Given task
Using the listing below, set down each line from the line containing "Write the FreeCAD" through the line containing "Placement = FreeCAD.Placement", both ends included, exactly and with nothing added.

%%

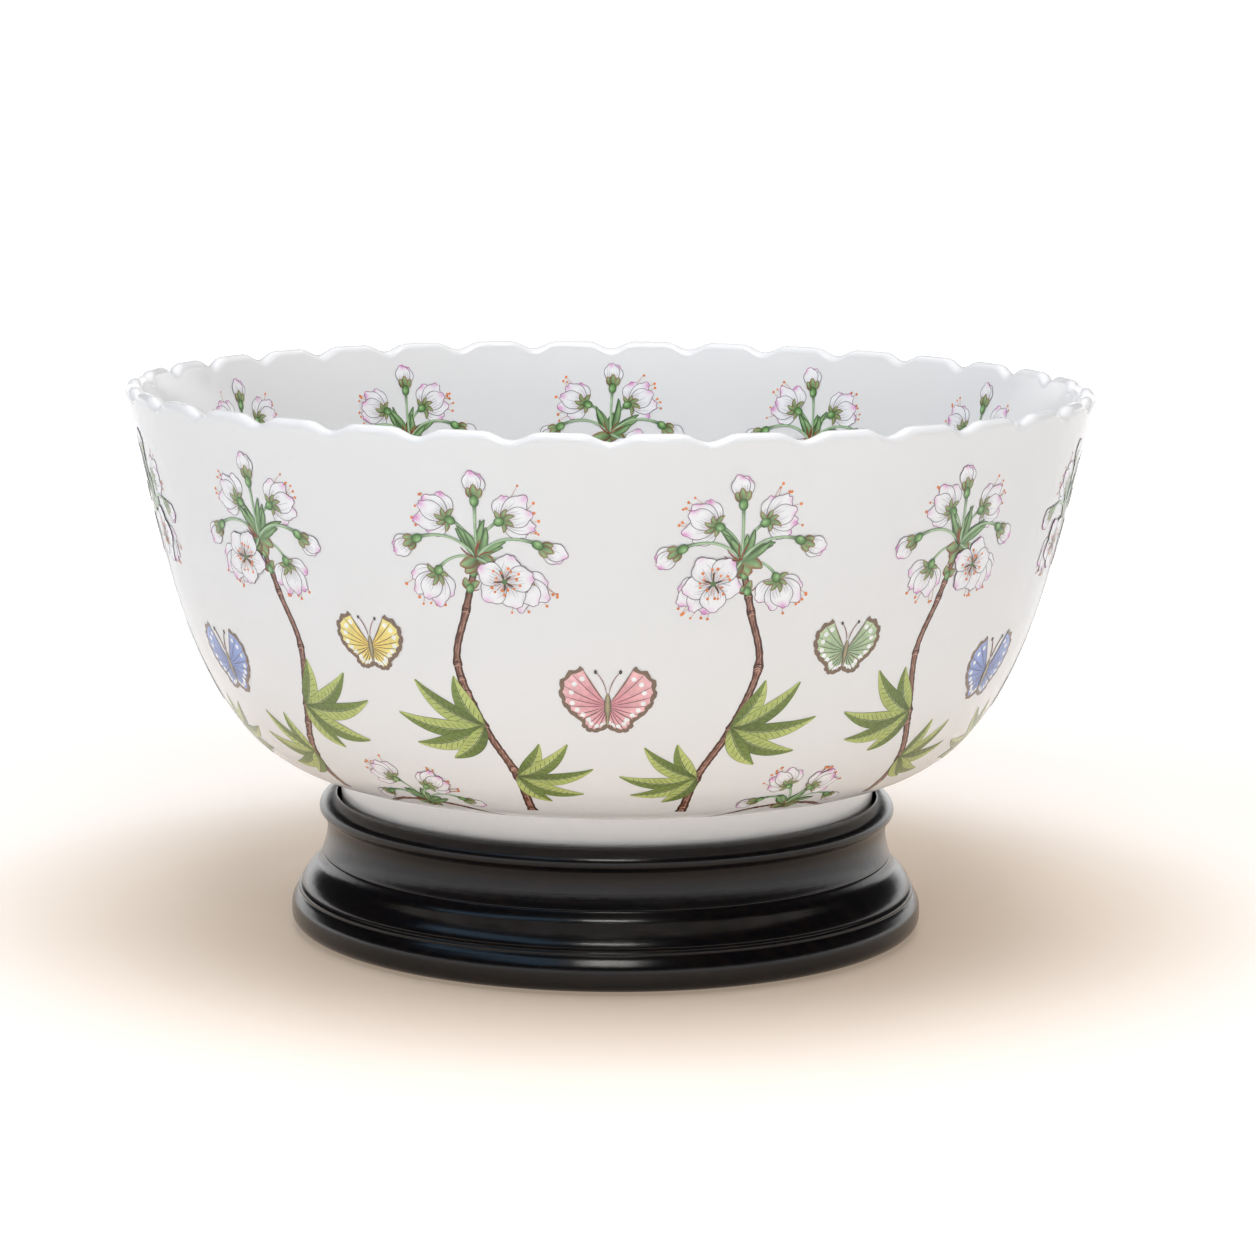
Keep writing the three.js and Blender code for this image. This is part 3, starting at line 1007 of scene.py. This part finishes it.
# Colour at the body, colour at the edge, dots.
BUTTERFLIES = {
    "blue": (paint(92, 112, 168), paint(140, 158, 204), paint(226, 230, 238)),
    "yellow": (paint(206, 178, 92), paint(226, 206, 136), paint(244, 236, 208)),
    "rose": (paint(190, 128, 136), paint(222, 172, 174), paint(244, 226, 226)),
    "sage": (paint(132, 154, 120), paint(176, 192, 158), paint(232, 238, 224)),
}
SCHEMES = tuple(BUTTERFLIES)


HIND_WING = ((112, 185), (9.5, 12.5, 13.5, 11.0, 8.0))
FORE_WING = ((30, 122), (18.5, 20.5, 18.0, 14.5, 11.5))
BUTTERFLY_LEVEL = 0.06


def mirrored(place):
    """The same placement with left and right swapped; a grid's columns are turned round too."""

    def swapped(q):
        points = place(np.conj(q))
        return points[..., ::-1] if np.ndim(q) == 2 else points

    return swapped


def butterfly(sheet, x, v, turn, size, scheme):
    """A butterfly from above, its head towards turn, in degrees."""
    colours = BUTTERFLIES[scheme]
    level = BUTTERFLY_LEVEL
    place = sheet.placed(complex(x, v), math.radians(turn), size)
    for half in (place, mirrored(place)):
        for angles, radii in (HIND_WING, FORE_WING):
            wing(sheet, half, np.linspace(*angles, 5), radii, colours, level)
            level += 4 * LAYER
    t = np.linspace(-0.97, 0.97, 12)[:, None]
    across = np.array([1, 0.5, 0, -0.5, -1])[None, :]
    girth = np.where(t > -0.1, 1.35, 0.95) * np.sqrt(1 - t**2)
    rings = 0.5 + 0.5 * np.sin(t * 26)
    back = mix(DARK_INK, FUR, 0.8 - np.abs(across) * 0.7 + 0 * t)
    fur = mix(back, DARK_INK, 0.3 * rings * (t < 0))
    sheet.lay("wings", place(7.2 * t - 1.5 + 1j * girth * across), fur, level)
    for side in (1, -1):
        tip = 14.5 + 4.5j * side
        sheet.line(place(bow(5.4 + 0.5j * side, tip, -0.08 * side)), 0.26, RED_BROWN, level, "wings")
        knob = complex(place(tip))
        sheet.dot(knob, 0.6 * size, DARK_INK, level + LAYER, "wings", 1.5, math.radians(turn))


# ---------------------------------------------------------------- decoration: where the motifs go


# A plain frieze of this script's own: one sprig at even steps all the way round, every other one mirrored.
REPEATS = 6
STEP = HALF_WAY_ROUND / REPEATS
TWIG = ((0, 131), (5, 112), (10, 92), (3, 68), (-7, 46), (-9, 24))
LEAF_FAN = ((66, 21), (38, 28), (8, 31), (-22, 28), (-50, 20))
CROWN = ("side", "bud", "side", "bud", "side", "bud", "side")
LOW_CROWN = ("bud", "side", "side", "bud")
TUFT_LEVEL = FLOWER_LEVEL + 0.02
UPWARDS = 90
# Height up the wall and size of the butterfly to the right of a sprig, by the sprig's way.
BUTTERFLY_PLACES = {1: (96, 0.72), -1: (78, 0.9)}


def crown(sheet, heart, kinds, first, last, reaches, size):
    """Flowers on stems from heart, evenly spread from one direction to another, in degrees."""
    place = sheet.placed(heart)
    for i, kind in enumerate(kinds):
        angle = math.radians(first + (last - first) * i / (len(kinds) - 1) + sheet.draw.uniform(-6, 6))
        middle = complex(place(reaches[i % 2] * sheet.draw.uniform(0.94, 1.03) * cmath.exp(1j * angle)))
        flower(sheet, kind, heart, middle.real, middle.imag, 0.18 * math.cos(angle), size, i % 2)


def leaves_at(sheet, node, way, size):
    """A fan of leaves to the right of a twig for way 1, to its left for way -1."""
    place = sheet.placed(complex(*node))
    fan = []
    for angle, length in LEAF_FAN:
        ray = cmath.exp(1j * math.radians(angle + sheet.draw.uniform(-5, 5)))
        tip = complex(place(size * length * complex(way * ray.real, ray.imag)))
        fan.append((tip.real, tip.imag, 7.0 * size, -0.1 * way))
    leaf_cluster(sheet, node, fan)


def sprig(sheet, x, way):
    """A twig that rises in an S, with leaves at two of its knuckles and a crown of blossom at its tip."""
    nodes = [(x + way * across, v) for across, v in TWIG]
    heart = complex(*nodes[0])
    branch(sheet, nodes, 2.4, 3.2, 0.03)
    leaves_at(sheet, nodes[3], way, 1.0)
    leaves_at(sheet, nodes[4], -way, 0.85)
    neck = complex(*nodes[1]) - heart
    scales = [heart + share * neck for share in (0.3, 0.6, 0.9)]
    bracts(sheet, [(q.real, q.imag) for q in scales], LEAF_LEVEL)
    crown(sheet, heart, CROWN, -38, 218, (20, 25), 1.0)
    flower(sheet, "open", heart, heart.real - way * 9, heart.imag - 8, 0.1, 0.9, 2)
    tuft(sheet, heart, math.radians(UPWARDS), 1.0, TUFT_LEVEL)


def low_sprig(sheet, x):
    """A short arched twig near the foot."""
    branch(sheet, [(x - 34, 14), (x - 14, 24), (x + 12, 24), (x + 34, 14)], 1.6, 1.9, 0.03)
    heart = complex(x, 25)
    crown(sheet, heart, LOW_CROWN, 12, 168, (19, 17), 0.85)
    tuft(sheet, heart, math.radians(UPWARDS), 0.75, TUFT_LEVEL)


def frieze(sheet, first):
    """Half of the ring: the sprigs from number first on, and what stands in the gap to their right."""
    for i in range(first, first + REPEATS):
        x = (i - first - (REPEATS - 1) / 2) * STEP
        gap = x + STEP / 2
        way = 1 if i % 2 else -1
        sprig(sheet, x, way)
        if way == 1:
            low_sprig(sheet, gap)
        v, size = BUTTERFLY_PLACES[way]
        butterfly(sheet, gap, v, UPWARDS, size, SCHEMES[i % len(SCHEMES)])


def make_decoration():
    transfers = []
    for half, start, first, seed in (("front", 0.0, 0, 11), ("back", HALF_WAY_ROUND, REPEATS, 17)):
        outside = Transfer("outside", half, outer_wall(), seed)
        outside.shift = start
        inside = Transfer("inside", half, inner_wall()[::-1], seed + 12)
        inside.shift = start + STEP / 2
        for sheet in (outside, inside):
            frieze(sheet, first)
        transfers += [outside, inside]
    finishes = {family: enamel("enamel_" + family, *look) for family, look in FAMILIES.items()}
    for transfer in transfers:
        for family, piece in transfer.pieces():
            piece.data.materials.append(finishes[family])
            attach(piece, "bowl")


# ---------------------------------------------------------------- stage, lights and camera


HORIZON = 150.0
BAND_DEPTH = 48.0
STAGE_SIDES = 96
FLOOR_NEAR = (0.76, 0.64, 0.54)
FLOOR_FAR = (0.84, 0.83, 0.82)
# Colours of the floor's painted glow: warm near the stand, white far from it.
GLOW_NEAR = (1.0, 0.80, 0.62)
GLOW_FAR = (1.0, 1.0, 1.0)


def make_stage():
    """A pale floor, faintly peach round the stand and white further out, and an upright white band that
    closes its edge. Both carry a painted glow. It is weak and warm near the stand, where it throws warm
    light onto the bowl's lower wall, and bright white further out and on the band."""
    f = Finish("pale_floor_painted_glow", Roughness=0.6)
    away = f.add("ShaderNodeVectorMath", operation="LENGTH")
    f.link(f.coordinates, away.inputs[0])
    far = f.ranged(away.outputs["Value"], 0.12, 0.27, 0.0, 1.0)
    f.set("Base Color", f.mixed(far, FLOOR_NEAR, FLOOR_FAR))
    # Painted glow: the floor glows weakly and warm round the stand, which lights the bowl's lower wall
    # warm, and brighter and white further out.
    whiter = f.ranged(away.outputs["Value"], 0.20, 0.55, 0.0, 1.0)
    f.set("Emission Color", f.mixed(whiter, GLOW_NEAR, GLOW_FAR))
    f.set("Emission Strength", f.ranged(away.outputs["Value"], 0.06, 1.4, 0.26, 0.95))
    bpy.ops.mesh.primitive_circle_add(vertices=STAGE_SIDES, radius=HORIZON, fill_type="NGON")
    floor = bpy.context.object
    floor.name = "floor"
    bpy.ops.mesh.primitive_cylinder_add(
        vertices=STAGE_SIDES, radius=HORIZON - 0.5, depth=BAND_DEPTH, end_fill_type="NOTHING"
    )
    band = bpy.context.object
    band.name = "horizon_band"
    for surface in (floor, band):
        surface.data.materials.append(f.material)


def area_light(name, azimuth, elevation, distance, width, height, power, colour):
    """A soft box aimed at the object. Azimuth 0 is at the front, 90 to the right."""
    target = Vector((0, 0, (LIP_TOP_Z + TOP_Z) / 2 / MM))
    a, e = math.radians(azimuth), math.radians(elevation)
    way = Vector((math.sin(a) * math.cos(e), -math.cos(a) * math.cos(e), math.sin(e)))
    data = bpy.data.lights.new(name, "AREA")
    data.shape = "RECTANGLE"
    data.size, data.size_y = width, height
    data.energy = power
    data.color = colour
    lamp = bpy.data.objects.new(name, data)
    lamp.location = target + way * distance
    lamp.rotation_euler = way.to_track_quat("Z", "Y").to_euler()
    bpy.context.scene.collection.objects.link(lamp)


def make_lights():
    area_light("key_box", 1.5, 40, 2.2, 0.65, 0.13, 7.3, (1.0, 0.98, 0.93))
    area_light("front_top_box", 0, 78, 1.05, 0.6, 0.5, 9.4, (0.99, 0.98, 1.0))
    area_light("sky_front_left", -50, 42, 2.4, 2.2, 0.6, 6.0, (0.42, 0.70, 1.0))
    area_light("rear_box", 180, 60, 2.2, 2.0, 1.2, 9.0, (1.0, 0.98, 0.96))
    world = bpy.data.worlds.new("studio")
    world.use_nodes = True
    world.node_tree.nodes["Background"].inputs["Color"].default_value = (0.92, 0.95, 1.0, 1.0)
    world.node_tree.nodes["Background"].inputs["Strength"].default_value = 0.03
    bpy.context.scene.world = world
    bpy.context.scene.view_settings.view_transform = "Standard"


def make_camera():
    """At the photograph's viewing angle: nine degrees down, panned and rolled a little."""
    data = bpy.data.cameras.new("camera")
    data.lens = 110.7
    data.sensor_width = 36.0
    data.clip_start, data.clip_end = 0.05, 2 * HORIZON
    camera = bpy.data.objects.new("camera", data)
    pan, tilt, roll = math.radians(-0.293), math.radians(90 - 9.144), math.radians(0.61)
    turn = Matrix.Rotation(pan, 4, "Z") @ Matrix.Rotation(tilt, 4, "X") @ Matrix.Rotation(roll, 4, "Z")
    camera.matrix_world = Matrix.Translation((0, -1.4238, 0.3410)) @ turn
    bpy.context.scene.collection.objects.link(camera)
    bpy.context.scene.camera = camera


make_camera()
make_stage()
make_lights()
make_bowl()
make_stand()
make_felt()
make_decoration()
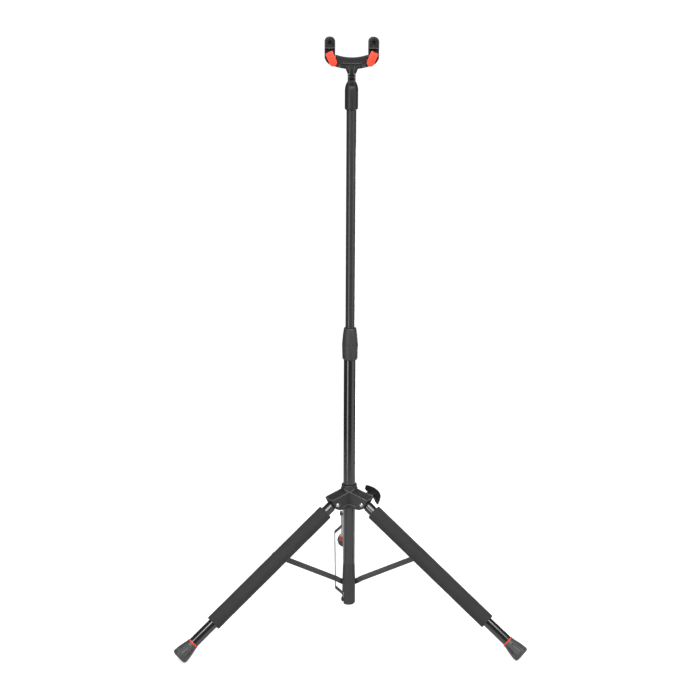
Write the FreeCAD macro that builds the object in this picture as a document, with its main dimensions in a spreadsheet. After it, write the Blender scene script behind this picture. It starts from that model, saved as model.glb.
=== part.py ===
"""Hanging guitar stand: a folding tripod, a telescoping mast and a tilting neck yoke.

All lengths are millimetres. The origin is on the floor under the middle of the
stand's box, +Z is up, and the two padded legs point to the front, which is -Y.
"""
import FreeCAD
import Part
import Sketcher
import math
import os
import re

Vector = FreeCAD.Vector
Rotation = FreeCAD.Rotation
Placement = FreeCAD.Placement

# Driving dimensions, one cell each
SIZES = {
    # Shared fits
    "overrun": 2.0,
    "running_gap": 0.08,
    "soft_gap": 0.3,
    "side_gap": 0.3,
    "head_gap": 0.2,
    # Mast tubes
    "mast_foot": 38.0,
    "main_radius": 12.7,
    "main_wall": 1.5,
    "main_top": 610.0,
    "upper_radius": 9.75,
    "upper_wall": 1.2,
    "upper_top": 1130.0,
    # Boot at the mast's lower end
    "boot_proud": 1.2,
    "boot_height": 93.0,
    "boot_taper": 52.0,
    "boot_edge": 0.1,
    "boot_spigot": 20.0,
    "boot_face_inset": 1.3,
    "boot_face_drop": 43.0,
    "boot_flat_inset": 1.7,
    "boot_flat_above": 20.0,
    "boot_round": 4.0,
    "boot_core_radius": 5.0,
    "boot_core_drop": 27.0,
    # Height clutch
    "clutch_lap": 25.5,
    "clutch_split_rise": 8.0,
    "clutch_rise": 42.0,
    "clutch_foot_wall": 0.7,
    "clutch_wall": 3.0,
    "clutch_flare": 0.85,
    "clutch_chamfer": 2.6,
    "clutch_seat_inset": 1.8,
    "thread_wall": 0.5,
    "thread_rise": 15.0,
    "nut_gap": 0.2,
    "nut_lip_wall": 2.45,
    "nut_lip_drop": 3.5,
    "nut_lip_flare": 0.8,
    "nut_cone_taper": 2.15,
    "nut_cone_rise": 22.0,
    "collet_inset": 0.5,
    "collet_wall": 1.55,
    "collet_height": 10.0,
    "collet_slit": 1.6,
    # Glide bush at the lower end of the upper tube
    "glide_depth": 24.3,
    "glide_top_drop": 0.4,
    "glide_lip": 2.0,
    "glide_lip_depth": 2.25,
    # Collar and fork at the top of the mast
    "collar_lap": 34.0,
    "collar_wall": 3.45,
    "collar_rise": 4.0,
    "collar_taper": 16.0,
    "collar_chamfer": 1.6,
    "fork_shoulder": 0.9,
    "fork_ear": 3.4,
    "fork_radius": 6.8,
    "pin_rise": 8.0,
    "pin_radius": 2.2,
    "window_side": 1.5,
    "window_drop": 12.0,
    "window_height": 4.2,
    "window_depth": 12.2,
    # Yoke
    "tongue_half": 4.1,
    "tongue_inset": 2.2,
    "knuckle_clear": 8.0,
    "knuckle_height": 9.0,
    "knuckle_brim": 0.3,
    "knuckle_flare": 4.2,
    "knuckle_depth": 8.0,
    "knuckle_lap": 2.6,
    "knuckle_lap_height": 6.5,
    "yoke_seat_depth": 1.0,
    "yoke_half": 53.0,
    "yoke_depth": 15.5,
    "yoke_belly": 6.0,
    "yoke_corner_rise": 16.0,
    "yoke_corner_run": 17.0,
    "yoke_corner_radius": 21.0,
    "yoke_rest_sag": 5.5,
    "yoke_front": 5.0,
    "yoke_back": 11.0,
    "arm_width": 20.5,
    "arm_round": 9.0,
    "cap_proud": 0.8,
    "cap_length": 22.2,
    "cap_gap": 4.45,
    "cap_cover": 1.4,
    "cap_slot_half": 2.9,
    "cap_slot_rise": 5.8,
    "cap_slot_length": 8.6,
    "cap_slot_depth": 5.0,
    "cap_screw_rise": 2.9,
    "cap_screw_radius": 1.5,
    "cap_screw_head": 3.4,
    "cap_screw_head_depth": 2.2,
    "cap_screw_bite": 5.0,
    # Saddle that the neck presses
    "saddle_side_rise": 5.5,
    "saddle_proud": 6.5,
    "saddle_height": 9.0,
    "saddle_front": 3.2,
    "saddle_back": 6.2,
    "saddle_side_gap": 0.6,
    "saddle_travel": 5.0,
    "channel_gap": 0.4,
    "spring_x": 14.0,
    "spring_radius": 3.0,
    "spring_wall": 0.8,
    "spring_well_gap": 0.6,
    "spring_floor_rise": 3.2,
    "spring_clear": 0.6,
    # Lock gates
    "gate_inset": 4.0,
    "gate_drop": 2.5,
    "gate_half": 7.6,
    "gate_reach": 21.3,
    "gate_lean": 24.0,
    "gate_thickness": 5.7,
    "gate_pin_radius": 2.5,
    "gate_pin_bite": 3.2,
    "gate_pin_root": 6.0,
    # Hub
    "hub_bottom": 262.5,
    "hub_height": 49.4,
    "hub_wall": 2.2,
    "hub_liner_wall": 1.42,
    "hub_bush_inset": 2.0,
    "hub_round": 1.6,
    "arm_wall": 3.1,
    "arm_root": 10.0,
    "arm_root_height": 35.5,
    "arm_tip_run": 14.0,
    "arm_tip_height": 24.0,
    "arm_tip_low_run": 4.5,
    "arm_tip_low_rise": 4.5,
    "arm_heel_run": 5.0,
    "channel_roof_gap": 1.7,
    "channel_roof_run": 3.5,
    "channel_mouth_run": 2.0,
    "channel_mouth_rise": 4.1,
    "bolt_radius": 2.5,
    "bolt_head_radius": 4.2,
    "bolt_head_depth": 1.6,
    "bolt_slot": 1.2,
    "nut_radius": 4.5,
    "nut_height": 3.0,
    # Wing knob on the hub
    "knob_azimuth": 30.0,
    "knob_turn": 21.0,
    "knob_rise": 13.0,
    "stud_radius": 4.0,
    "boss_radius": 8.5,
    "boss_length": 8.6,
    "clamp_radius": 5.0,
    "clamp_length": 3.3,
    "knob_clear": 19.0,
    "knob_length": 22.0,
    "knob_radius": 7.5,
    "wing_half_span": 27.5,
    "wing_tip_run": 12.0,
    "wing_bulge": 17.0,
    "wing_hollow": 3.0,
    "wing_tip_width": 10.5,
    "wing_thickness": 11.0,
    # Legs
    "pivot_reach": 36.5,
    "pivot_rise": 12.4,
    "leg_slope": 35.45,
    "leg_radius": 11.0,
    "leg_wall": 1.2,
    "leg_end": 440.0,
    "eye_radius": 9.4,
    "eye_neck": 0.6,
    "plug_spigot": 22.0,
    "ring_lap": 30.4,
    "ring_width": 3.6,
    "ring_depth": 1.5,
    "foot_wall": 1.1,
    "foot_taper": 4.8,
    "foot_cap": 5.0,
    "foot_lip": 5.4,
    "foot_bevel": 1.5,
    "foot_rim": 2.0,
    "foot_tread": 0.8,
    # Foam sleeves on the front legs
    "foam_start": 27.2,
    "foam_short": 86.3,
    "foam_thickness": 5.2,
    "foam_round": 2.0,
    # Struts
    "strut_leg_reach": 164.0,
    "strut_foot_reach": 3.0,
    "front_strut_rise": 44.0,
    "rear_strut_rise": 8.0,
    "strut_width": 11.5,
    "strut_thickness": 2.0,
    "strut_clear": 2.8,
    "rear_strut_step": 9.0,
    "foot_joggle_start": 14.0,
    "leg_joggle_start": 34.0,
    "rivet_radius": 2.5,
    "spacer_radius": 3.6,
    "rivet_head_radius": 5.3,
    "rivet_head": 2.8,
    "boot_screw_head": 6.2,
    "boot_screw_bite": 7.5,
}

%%

Task answer
Write the FreeCAD macro that builds the object in this picture as a document, with its main dimensions in a spreadsheet. After it, write the Blender scene script behind this picture. It starts from that model, saved as model.glb.
=== part.py ===
"""Hanging guitar stand: a folding tripod, a telescoping mast and a tilting neck yoke.

All lengths are millimetres. The origin is on the floor under the middle of the
stand's box, +Z is up, and the two padded legs point to the front, which is -Y.
"""
import FreeCAD
import Part
import Sketcher
import math
import os
import re

Vector = FreeCAD.Vector
Rotation = FreeCAD.Rotation
Placement = FreeCAD.Placement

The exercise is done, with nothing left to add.